L-BASS: a project to produce an absolutely calibrated 1.4 GHz sky map, I -- Scientific rationale and system overview
D. P. Zerafa, P. N. Wilkinson, C. J. Radcliffe, J. P. Leahy, I. W. A. Browne, P. J. Black

TL;DR
L-BASS aims to create an absolutely calibrated 21 cm sky map with high radiometric accuracy to improve calibration of higher resolution maps and study the radio background, using a specialized dual-antenna system.
Contribution
This paper introduces the design and scientific rationale of L-BASS, a novel instrument for precise calibration of the 21 cm sky at 1.4 GHz.
Findings
Design achieves <0.1 K calibration accuracy
Dual-antenna system enables independent elevation scanning
Continuous comparison receiver enhances measurement stability
Abstract
L-BASS is an instrument designed to produce an absolutely calibrated map of the sky at a wavelength of 21 cm (L-band) with a radiometric accuracy of less than or equal to 0.1 K and with an angular resolution of 23 degrees.

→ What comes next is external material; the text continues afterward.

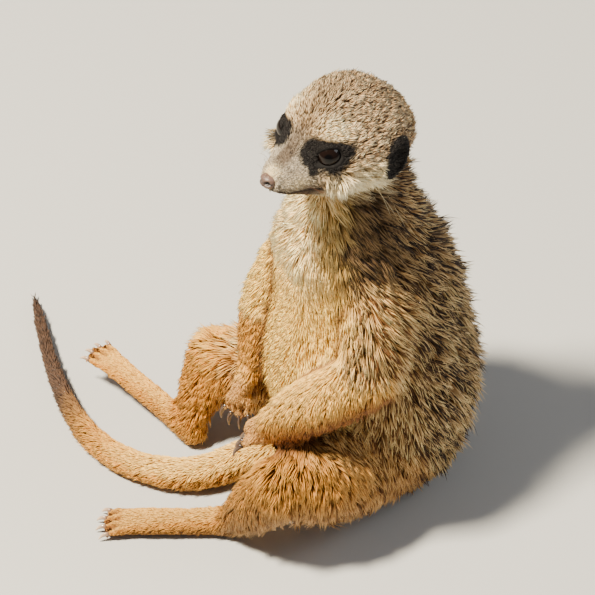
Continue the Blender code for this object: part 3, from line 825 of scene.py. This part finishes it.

The prime motivations are to improve the temperature calibration of higher resolution maps and to investigate the steep spectrum radio background proposed by the ARCADE 2 team. The instrument consists of a pair of conical horn antennas which can scan independently in elevation; each antenna produces a circularly polarized output. The difference in signals from the antennas is measured with a continuous-comparison receiver connected to a digital spectrometer sampling the signal from 1400 MHz to 1425 MHz within the protected radio astronomy band. We describe the astrophysical motivation for the project, the design requirements and how these will be attained.